**The request**
Write the material out again, line by line, exactly as it is.

- - - - -

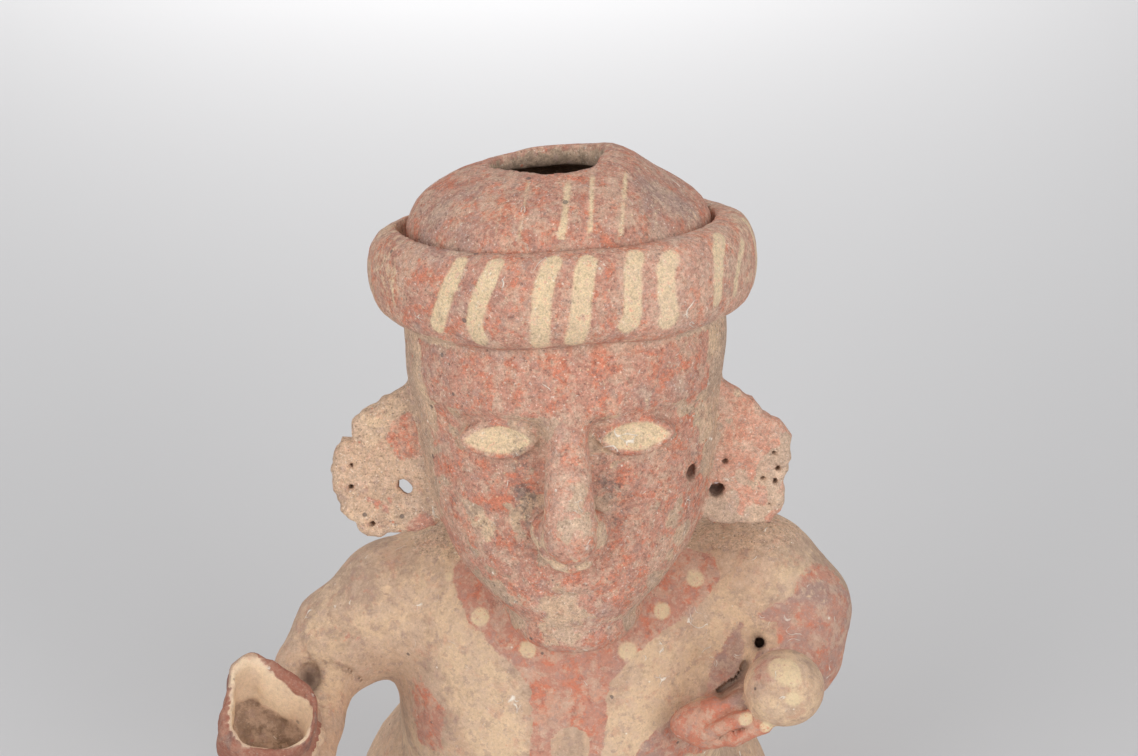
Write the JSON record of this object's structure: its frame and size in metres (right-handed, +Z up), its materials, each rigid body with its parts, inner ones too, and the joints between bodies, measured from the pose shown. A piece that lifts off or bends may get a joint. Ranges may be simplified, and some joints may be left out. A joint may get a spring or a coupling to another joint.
{
  "type": "pre-columbian pottery figure",
  "caption": "Hollow standing clay figure in a cap and rolled headband, with pierced ear ornaments, holding a cup and a round gourd; vent in the cap.",
  "frame": {"origin": "middle of the figure's bounding box, on the plane of its two soles", "axes": "+Z up along the standing figure, which faces -Y; its own right hand, with the cup, is on -X"},
  "size_m": [0.1994, 0.1436, 0.3519],
  "materials": {
    "slip_painted_clay": "matt low-fired clay with worn red, cream and buff slip"
  },
  "bodies": {
    "root": {"pottery_figure": "slip_painted_clay"}
  },
  "joints": []
}
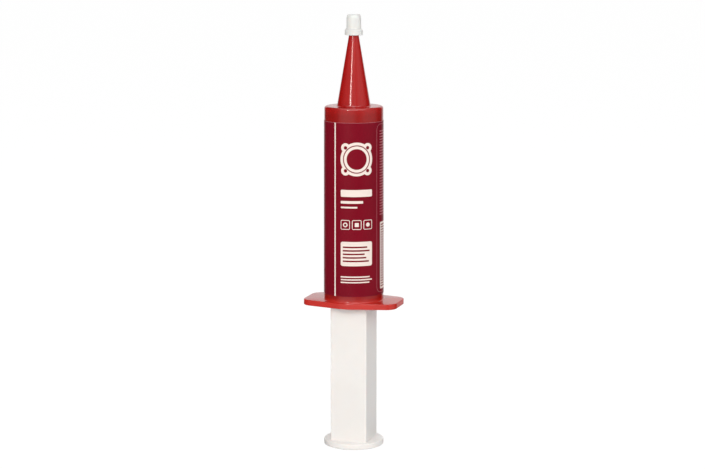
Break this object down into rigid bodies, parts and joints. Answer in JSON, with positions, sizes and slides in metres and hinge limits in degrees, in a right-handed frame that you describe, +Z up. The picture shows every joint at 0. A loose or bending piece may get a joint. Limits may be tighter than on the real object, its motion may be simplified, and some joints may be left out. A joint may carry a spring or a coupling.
{
  "type": "gasket sealant syringe",
  "caption": "Filled sealant syringe: red barrel with a tapered nozzle and a finger flange, dark red label, small white cap and a white square plunger with a round thumb disc.",
  "frame": {"origin": "centre of the thumb disc's underside, on which the syringe stands", "axes": "+Z up the axis to the nozzle; the finger flange is longest along X, and +Y is the short way across it"},
  "size_m": [0.0526, 0.0344, 0.2356],
  "materials": {
    "barrel_plastic": "glossy red moulded polyethylene",
    "label_film": "satin dark red printed film",
    "sealant_gel": "soft uncured gel",
    "piston_plastic": "natural white polyethylene",
    "plunger_plastic": "satin warm white moulded polyethylene",
    "cap_plastic": "translucent natural polyethylene"
  },
  "bodies": {
    "barrel": {"barrel": "barrel_plastic", "label": "label_film", "sealant": "sealant_gel"},
    "piston": {"piston": "piston_plastic"},
    "plunger": {"plunger": "plunger_plastic"},
    "nozzle_cap": {"nozzle_cap": "cap_plastic"}
  },
  "joints": [
    {"name": "plunger_slide", "type": "slide", "parent": "barrel", "child": "piston", "axis": [0, 0, 1], "range_m": [0, 0.0735], "deforming": ["sealant"]},
    {"name": "plunger_turn", "type": "hinge", "parent": "piston", "child": "plunger", "pos_m": [0, 0, 0.0967], "axis": [0, 0, 1], "continuous": true},
    {"name": "cap_pull", "type": "slide", "parent": "barrel", "child": "nozzle_cap", "axis": [0, 0, 1], "range_m": [0, 0.02]}
  ]
}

- - - - -

**Result of the exercise**
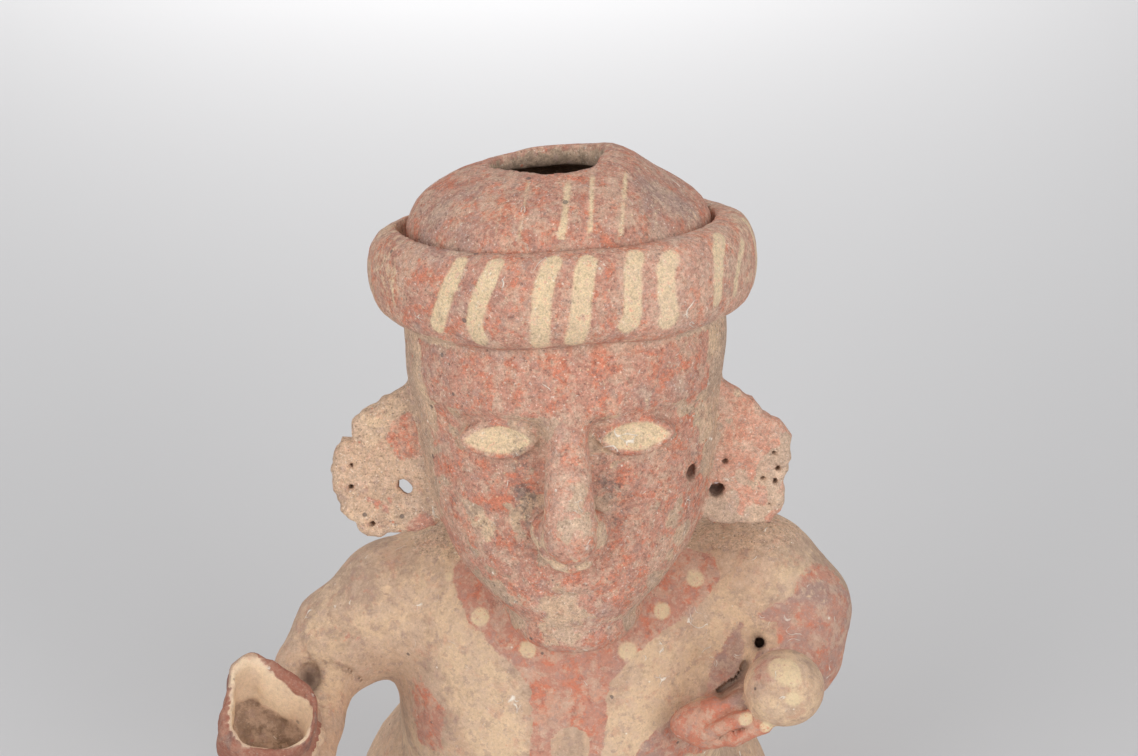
Write the JSON record of this object's structure: its frame and size in metres (right-handed, +Z up), its materials, each rigid body with its parts, inner ones too, and the joints between bodies, measured from the pose shown. A piece that lifts off or bends may get a joint. Ranges may be simplified, and some joints may be left out. A joint may get a spring or a coupling to another joint.
{
  "type": "pre-columbian pottery figure",
  "caption": "Hollow standing clay figure in a cap and rolled headband, with pierced ear ornaments, holding a cup and a round gourd; vent in the cap.",
  "frame": {"origin": "middle of the figure's bounding box, on the plane of its two soles", "axes": "+Z up along the standing figure, which faces -Y; its own right hand, with the cup, is on -X"},
  "size_m": [0.1994, 0.1436, 0.3519],
  "materials": {
    "slip_painted_clay": "matt low-fired clay with worn red, cream and buff slip"
  },
  "bodies": {
    "root": {"pottery_figure": "slip_painted_clay"}
  },
  "joints": []
}
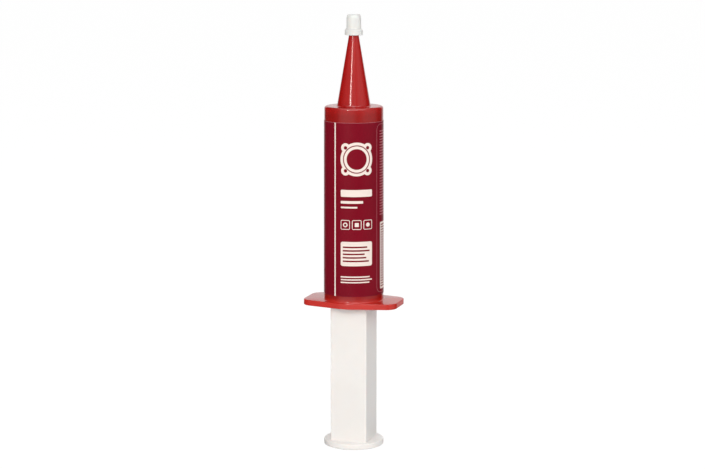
Break this object down into rigid bodies, parts and joints. Answer in JSON, with positions, sizes and slides in metres and hinge limits in degrees, in a right-handed frame that you describe, +Z up. The picture shows every joint at 0. A loose or bending piece may get a joint. Limits may be tighter than on the real object, its motion may be simplified, and some joints may be left out. A joint may carry a spring or a coupling.
{
  "type": "gasket sealant syringe",
  "caption": "Filled sealant syringe: red barrel with a tapered nozzle and a finger flange, dark red label, small white cap and a white square plunger with a round thumb disc.",
  "frame": {"origin": "centre of the thumb disc's underside, on which the syringe stands", "axes": "+Z up the axis to the nozzle; the finger flange is longest along X, and +Y is the short way across it"},
  "size_m": [0.0526, 0.0344, 0.2356],
  "materials": {
    "barrel_plastic": "glossy red moulded polyethylene",
    "label_film": "satin dark red printed film",
    "sealant_gel": "soft uncured gel",
    "piston_plastic": "natural white polyethylene",
    "plunger_plastic": "satin warm white moulded polyethylene",
    "cap_plastic": "translucent natural polyethylene"
  },
  "bodies": {
    "barrel": {"barrel": "barrel_plastic", "label": "label_film", "sealant": "sealant_gel"},
    "piston": {"piston": "piston_plastic"},
    "plunger": {"plunger": "plunger_plastic"},
    "nozzle_cap": {"nozzle_cap": "cap_plastic"}
  },
  "joints": [
    {"name": "plunger_slide", "type": "slide", "parent": "barrel", "child": "piston", "axis": [0, 0, 1], "range_m": [0, 0.0735], "deforming": ["sealant"]},
    {"name": "plunger_turn", "type": "hinge", "parent": "piston", "child": "plunger", "pos_m": [0, 0, 0.0967], "axis": [0, 0, 1], "continuous": true},
    {"name": "cap_pull", "type": "slide", "parent": "barrel", "child": "nozzle_cap", "axis": [0, 0, 1], "range_m": [0, 0.02]}
  ]
}